_Written problem_.
Scan the records below for the line containing "pair = [board(pedestal_inside_x, pedestal_inside_x" and the line containing "obj.matrix_world = world". Copy both, plus every line between, exactly.

_Data for this exercise_.
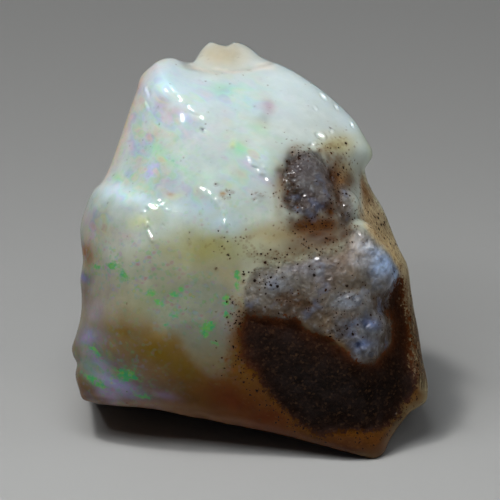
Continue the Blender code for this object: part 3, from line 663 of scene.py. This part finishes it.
==
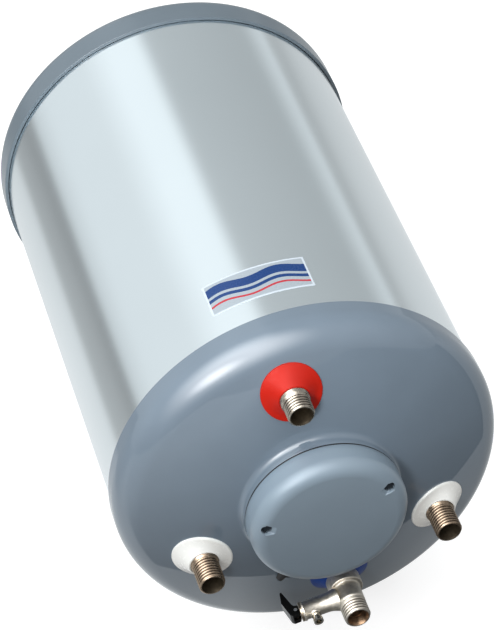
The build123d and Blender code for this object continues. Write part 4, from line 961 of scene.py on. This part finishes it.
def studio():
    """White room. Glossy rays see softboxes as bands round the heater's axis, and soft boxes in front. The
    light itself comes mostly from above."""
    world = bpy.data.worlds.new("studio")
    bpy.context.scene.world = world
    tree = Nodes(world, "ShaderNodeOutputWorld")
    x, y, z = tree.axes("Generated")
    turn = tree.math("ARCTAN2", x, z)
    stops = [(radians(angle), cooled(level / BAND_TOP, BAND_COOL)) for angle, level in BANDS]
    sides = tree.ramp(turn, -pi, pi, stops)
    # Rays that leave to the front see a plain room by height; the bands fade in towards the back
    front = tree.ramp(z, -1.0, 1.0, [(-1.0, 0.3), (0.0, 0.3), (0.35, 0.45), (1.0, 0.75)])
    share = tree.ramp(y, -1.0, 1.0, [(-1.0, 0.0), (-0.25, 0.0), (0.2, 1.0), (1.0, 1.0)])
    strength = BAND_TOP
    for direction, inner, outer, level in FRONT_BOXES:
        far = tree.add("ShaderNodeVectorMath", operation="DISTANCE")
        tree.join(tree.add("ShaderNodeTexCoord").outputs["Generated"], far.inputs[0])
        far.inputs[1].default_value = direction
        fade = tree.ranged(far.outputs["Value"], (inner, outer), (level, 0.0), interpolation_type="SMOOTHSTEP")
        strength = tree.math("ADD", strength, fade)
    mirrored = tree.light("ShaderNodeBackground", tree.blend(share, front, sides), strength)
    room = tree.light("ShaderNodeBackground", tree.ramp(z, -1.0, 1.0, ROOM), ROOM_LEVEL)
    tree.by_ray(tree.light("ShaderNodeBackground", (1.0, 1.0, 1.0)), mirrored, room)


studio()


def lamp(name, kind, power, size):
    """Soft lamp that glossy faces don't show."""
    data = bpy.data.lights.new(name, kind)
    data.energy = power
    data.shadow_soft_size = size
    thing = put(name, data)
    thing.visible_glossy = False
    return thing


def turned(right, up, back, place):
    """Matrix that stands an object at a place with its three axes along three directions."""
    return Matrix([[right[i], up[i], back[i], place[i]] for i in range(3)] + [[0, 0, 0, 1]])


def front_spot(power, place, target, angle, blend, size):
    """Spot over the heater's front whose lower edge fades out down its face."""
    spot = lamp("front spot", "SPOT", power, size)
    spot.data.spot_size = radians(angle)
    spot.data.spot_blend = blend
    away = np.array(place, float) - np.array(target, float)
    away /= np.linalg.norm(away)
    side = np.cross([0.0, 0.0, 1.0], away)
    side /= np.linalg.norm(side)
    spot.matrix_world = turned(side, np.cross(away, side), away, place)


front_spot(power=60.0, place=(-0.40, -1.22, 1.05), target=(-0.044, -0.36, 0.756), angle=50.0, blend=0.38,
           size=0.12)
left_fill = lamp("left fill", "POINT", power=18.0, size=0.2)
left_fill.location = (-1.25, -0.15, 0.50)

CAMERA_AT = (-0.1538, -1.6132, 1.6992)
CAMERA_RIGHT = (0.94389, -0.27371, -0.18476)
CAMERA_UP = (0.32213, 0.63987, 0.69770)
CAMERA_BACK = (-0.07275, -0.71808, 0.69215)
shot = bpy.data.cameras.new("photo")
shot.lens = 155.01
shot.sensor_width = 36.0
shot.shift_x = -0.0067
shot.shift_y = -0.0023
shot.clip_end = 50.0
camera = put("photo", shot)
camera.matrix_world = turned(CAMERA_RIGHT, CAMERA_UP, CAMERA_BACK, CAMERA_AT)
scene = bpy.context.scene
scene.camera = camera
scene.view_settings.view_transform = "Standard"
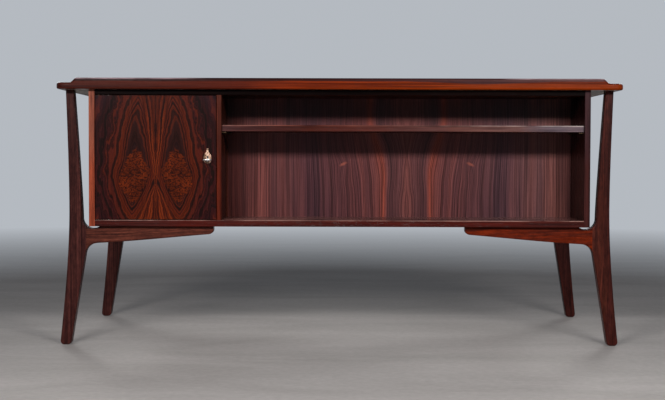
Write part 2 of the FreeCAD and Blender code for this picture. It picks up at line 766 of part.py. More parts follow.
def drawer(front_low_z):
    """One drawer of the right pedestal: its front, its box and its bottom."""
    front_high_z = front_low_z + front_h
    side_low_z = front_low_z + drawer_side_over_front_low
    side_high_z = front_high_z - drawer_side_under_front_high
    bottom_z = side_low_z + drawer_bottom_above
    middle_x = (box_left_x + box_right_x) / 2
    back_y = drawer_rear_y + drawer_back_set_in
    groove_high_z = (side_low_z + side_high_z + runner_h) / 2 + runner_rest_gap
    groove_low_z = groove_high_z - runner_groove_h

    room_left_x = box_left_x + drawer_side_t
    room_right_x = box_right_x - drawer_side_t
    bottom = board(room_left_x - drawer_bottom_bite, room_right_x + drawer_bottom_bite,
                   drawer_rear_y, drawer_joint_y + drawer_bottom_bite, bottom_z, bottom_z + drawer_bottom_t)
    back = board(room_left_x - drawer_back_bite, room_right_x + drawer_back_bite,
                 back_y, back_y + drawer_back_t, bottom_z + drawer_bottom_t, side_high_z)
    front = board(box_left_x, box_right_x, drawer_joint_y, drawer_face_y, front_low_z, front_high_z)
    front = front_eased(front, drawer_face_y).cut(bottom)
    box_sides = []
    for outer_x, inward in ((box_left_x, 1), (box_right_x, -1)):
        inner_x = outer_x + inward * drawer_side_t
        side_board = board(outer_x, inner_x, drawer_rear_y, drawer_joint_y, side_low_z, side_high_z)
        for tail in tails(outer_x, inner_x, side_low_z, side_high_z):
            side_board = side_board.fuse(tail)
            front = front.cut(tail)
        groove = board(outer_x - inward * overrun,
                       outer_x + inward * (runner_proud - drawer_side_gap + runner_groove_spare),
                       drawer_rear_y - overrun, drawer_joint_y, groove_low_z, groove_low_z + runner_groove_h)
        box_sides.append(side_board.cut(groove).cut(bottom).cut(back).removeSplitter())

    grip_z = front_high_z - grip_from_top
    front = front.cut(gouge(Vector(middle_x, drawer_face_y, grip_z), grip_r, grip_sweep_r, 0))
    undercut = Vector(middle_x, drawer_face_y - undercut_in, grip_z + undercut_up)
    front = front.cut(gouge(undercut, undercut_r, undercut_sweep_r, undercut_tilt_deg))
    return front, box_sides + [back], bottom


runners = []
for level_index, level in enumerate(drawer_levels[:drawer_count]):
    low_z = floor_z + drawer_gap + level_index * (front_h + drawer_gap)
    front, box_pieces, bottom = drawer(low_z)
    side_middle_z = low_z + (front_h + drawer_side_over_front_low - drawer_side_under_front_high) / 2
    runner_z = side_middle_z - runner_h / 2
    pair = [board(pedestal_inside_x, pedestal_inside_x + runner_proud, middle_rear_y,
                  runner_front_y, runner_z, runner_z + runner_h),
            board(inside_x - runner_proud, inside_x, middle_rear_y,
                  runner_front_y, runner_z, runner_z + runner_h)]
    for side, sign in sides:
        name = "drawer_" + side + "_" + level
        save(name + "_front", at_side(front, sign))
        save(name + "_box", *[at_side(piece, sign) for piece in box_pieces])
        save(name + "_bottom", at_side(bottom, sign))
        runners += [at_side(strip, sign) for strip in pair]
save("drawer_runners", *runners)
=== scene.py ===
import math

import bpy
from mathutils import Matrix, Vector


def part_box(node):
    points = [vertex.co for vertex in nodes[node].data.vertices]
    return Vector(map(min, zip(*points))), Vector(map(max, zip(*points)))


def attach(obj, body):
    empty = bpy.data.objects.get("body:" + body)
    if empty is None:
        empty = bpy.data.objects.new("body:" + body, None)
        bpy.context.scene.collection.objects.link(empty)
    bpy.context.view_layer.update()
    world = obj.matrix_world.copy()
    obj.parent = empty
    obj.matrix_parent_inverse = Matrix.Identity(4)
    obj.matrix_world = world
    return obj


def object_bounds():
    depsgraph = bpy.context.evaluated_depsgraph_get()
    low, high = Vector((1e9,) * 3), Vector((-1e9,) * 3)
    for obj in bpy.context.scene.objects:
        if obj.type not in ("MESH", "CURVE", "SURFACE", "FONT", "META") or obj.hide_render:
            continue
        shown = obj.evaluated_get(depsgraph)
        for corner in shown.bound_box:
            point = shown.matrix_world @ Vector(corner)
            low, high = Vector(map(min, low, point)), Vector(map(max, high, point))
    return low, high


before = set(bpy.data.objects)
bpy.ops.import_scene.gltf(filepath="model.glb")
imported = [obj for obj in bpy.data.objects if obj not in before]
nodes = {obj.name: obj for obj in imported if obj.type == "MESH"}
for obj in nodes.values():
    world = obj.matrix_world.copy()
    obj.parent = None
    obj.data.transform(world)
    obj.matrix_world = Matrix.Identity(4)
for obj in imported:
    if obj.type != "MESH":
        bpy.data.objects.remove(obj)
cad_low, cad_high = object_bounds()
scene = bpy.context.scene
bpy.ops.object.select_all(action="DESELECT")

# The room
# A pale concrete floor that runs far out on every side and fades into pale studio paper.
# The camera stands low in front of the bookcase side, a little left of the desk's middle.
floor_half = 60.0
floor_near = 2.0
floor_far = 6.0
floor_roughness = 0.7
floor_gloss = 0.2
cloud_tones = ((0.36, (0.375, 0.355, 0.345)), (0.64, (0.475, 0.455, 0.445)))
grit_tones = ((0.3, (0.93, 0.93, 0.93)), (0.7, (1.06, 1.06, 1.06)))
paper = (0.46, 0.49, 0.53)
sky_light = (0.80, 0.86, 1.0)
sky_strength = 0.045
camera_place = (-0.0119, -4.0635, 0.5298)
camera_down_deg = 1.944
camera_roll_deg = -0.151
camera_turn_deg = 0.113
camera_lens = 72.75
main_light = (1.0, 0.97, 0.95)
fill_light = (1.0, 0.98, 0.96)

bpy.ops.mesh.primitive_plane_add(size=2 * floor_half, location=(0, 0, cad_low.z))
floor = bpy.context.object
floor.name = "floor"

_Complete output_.
    pair = [board(pedestal_inside_x, pedestal_inside_x + runner_proud, middle_rear_y,
                  runner_front_y, runner_z, runner_z + runner_h),
            board(inside_x - runner_proud, inside_x, middle_rear_y,
                  runner_front_y, runner_z, runner_z + runner_h)]
    for side, sign in sides:
        name = "drawer_" + side + "_" + level
        save(name + "_front", at_side(front, sign))
        save(name + "_box", *[at_side(piece, sign) for piece in box_pieces])
        save(name + "_bottom", at_side(bottom, sign))
        runners += [at_side(strip, sign) for strip in pair]
save("drawer_runners", *runners)
=== scene.py ===
import math

import bpy
from mathutils import Matrix, Vector


def part_box(node):
    points = [vertex.co for vertex in nodes[node].data.vertices]
    return Vector(map(min, zip(*points))), Vector(map(max, zip(*points)))


def attach(obj, body):
    empty = bpy.data.objects.get("body:" + body)
    if empty is None:
        empty = bpy.data.objects.new("body:" + body, None)
        bpy.context.scene.collection.objects.link(empty)
    bpy.context.view_layer.update()
    world = obj.matrix_world.copy()
    obj.parent = empty
    obj.matrix_parent_inverse = Matrix.Identity(4)
    obj.matrix_world = world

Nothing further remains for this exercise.